## Problem to solve
Repeat exactly the lines from the one containing "Continue the Blender" through the one containing "return x, y, level + extra * side**2", both lines included, please, without any other lines.

(Items from a dataset)
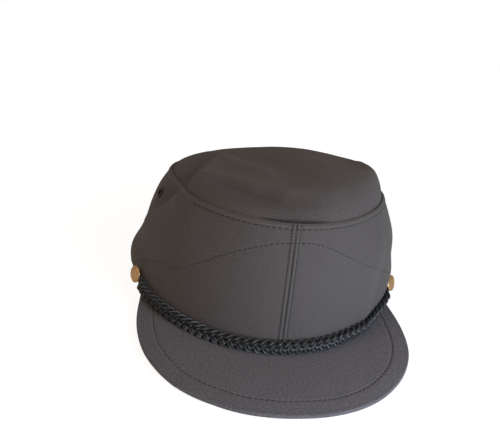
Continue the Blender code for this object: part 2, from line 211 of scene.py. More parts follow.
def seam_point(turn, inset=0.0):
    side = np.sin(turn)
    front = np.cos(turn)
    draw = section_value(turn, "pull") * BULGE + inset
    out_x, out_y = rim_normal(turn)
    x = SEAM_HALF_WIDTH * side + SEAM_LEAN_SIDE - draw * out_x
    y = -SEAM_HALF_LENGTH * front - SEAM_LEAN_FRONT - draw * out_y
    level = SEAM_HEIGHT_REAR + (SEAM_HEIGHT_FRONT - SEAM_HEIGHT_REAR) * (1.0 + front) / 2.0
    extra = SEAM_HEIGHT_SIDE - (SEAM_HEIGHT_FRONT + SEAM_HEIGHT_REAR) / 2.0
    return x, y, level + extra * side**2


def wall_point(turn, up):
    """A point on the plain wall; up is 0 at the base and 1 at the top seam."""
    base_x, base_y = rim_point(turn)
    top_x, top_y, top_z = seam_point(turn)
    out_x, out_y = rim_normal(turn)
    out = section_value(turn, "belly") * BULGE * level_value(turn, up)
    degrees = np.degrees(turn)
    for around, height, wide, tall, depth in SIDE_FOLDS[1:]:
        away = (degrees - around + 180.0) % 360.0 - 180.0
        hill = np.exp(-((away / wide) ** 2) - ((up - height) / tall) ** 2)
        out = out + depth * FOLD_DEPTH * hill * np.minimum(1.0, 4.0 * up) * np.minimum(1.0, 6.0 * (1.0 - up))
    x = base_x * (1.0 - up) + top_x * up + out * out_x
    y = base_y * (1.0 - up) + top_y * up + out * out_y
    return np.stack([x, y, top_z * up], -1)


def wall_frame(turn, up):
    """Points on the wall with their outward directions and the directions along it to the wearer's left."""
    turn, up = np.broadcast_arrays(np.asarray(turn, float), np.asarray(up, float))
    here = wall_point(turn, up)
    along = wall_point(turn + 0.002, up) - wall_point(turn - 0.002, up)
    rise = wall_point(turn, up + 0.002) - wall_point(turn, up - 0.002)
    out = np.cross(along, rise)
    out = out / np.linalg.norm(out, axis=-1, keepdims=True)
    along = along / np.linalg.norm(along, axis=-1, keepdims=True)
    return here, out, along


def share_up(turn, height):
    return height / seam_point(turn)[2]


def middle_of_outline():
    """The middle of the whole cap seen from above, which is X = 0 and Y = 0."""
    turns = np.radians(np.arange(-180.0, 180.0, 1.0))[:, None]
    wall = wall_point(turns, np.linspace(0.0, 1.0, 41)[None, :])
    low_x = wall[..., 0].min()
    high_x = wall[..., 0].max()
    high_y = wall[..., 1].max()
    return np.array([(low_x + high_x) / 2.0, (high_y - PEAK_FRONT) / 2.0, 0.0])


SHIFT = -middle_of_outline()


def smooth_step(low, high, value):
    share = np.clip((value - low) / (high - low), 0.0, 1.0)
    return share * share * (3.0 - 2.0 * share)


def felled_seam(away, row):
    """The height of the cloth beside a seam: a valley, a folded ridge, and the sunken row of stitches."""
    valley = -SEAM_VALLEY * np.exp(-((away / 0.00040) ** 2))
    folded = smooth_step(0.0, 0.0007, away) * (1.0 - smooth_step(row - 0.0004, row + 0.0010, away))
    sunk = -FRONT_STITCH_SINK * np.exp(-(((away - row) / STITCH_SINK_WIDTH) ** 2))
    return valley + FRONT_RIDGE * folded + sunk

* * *

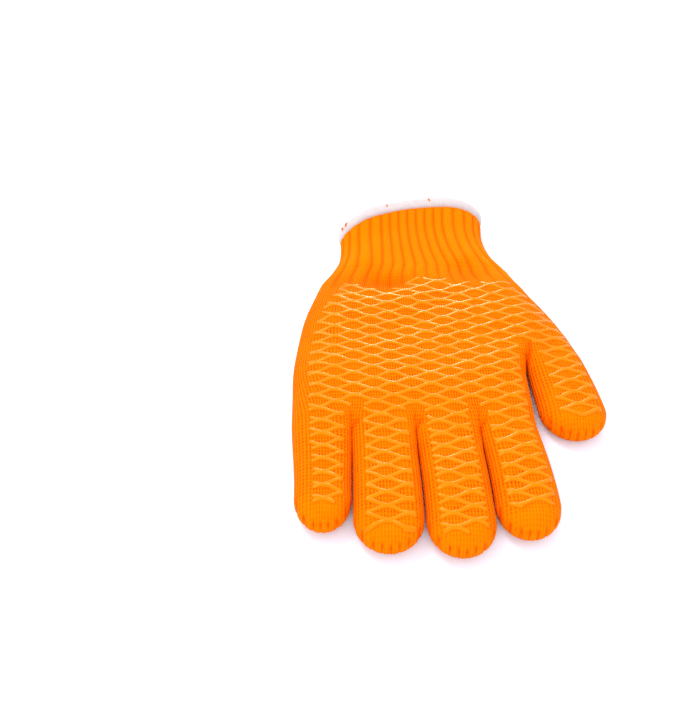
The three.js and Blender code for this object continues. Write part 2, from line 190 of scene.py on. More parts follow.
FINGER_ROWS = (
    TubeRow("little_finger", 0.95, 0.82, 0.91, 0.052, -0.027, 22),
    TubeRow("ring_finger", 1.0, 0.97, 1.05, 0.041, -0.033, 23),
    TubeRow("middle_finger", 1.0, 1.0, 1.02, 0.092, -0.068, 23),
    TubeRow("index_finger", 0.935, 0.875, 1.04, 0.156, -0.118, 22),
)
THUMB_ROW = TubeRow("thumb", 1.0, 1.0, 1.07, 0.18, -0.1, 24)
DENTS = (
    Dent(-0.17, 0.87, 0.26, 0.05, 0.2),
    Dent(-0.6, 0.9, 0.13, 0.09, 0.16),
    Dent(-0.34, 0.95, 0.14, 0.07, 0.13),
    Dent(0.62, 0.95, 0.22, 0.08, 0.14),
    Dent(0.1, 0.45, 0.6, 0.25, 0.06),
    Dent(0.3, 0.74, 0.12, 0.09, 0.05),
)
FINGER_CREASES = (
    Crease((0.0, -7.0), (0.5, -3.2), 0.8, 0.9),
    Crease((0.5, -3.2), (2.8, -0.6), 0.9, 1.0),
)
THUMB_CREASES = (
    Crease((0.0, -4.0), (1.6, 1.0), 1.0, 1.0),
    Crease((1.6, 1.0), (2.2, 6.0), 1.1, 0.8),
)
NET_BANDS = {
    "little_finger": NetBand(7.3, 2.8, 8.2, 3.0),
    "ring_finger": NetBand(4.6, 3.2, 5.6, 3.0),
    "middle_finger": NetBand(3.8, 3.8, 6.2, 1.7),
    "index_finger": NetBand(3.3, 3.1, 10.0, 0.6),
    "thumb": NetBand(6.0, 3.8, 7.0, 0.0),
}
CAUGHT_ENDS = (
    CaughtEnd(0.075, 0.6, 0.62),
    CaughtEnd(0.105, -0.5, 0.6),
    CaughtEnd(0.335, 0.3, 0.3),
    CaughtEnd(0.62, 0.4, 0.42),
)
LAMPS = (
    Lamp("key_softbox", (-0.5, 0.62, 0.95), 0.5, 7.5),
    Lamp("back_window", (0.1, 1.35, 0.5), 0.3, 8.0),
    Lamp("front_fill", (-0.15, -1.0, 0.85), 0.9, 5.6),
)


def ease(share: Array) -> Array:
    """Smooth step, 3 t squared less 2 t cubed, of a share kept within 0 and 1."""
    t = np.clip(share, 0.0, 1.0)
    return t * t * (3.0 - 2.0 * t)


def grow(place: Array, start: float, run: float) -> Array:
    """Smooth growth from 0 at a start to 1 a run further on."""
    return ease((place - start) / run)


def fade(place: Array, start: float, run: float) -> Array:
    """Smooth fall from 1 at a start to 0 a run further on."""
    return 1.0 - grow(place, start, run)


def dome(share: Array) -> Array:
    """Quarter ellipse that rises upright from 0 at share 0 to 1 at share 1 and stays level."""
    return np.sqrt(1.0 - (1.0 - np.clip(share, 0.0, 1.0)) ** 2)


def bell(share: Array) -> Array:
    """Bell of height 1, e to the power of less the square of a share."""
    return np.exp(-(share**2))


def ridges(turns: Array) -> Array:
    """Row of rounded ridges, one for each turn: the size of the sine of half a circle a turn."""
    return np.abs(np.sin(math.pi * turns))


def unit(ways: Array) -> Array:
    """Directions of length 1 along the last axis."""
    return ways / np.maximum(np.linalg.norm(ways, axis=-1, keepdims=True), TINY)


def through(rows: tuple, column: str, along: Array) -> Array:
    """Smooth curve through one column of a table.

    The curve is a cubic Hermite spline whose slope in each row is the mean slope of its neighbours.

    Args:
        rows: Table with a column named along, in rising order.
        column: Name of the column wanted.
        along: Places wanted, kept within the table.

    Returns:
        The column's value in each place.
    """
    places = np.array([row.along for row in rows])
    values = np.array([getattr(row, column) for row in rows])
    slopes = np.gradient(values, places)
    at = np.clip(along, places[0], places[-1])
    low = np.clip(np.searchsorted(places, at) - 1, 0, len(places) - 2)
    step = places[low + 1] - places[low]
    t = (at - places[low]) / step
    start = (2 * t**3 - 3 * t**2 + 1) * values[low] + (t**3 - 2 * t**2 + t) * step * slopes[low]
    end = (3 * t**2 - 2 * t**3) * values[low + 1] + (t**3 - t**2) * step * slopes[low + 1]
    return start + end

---

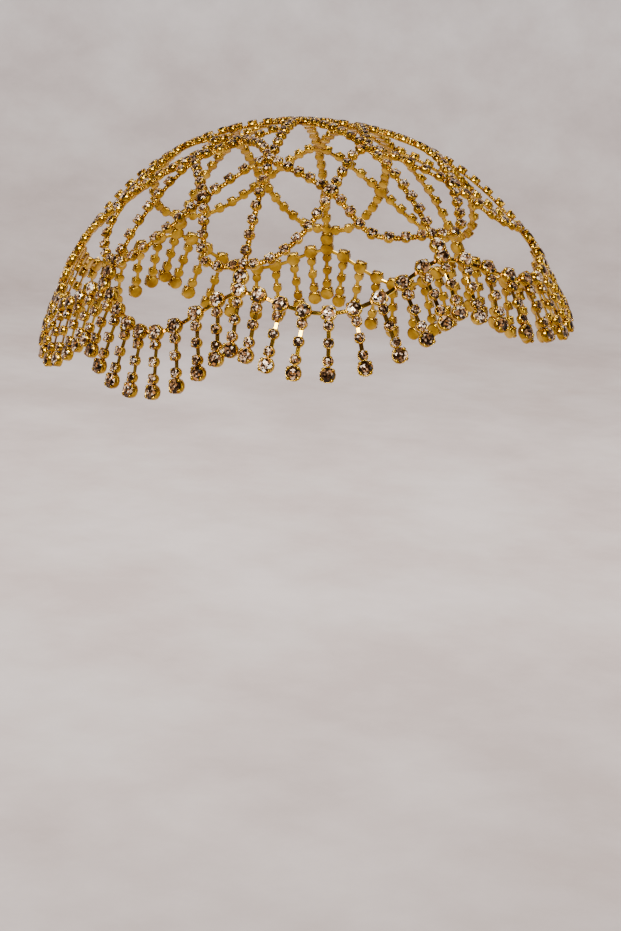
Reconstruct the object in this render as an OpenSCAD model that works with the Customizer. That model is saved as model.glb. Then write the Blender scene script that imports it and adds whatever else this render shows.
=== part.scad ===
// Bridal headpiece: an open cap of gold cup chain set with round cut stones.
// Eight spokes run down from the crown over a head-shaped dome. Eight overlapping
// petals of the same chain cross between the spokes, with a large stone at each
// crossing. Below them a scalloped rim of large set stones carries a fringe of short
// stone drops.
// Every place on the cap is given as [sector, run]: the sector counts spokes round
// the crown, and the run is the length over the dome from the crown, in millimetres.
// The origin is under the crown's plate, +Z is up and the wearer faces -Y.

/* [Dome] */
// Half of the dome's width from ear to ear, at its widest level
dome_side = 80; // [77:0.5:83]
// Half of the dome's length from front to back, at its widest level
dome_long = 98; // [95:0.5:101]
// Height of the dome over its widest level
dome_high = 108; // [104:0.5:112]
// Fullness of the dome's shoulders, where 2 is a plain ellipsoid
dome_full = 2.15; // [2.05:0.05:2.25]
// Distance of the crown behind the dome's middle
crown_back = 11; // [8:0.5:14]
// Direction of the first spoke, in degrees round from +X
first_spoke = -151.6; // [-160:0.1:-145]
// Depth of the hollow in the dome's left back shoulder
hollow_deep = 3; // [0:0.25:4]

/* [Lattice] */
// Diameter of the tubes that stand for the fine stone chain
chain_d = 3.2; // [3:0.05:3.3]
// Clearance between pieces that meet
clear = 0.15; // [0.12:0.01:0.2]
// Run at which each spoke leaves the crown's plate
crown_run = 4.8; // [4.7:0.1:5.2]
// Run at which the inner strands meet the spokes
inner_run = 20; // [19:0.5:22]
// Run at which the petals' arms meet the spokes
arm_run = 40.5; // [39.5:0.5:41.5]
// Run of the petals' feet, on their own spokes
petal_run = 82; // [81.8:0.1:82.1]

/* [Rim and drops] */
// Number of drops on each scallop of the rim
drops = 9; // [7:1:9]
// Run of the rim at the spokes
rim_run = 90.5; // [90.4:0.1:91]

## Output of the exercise
Continue the Blender code for this object: part 2, from line 211 of scene.py. More parts follow.
def seam_point(turn, inset=0.0):
    side = np.sin(turn)
    front = np.cos(turn)
    draw = section_value(turn, "pull") * BULGE + inset
    out_x, out_y = rim_normal(turn)
    x = SEAM_HALF_WIDTH * side + SEAM_LEAN_SIDE - draw * out_x
    y = -SEAM_HALF_LENGTH * front - SEAM_LEAN_FRONT - draw * out_y
    level = SEAM_HEIGHT_REAR + (SEAM_HEIGHT_FRONT - SEAM_HEIGHT_REAR) * (1.0 + front) / 2.0
    extra = SEAM_HEIGHT_SIDE - (SEAM_HEIGHT_FRONT + SEAM_HEIGHT_REAR) / 2.0
    return x, y, level + extra * side**2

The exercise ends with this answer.